With ample time to think, the geezer in question is full of regrets but stops shy of self-abasement. “I’d hate the idea that people think I don’t worry desperately about the decision I had to take.” Heaven forfend.

With the 2009 euro crisis encouraging the anti-Europe hysteria of bothersome backbenchers such as Jacob Rees-Mogg (now tiresome, reclining frontbencher) and the EU sidelining Britain’s veto against international bailouts, a humiliated Cameron put Brexit on the agenda.

When Oliver asked if there might be any persuasive reason not to do this, Cameron replied: "Because you could unleash demons of which ye know not." That, sadly, was the precise incantation that summons Michael Gove and Boris Johnson from their respective hellmouths.

Various speakers attempt to pin down a single moment that changed the course of history, from Gove’s bitterness at being demoted in 2014 to Johnson’s tactical dithering. “In the end, I think he was putting his political career ahead of the interest of the country,” Cameron chances of Johnson’s defection to Leave.

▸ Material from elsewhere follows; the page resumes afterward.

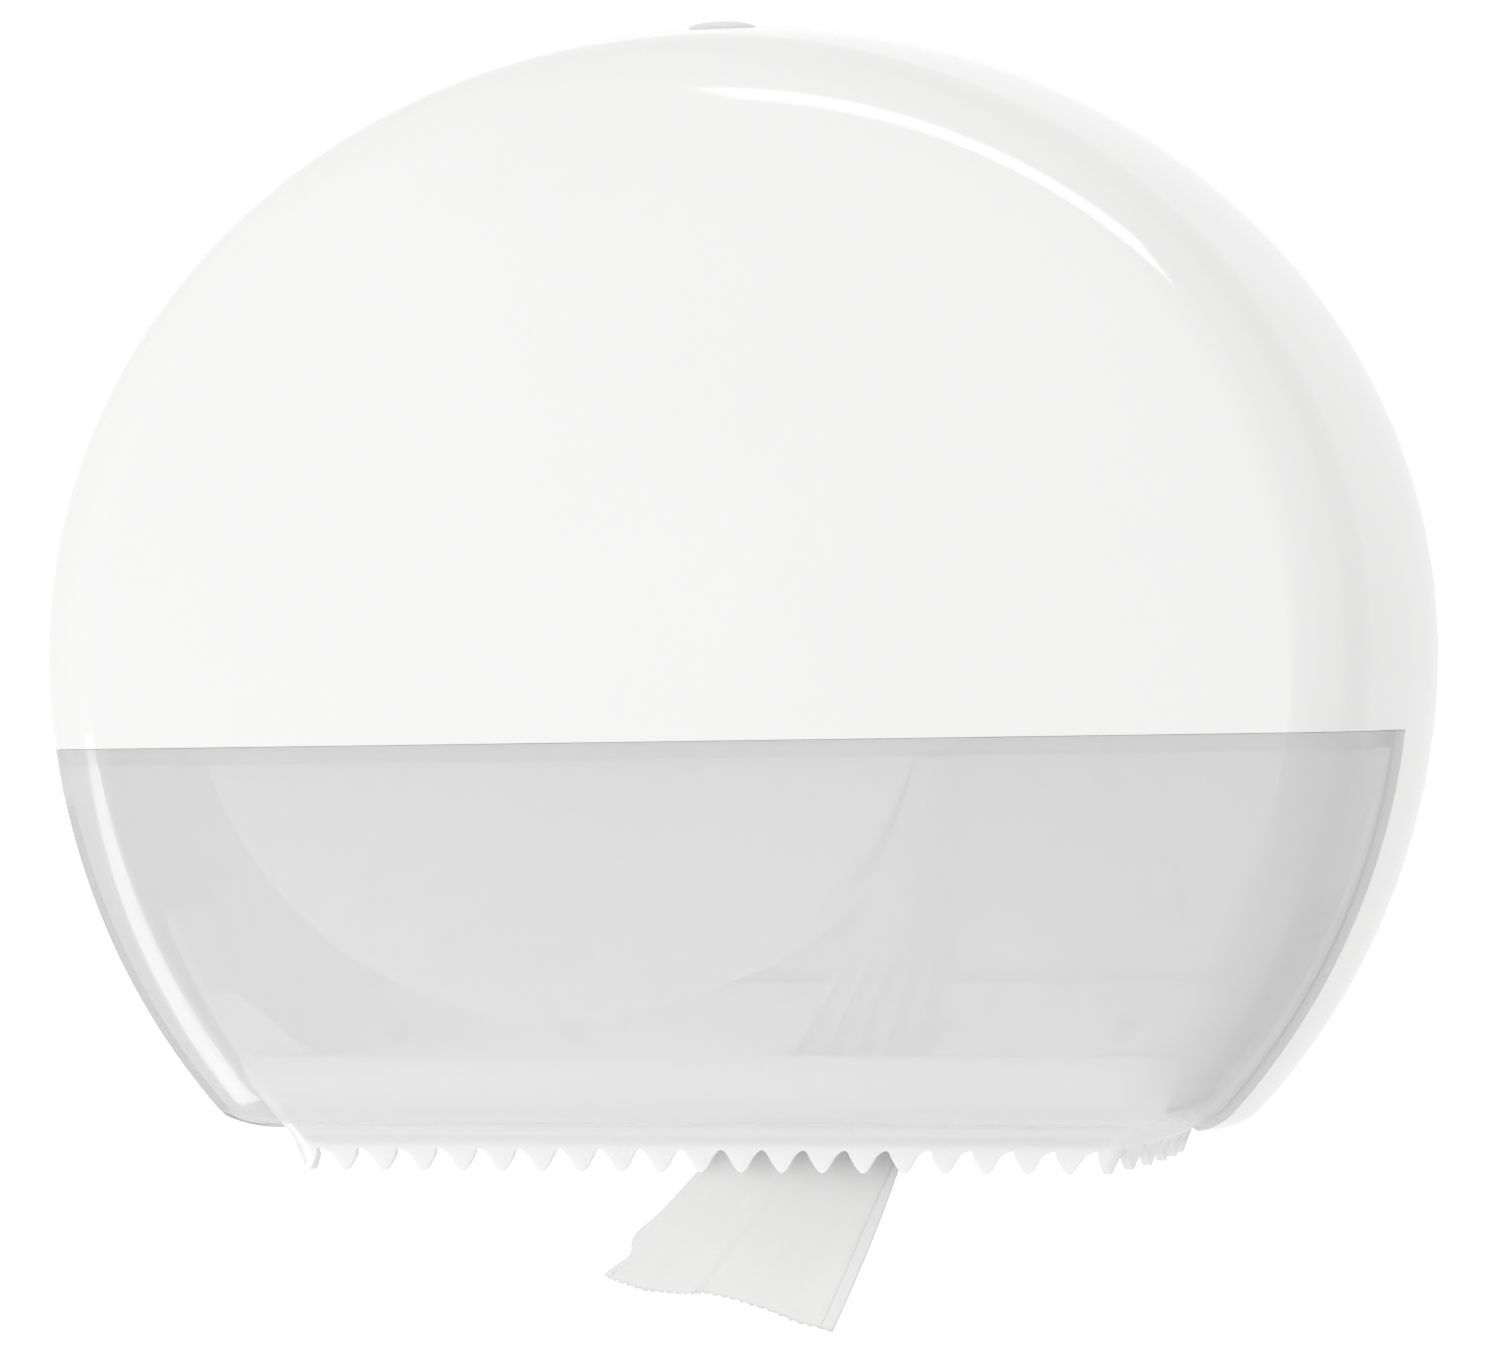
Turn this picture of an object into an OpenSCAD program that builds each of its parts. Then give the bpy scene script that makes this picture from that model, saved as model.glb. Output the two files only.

But Cameron’s knee-jerk apologias and meagre mea culpas (“I thought we had a winning hand and I didn’t seem to be able to play it”) together with his mildly passive aggressive review of the Leave strategy (“I suppose in this post-truth world it was quite a clever campaign”), don’t deepen any sense of a him as something other than a flip short-term strategist with no firm convictions.

Perhaps nostalgically, the documentary tries to give this recent political history the gravity of noble tragedy rather than the shape of a sorry farce. That, however, is as convincing as Cameron’s last words on the subject, believing Brexit “can be delivered, should be delivered, and that we can make it work”. Oh, David. Who are you trying to kid?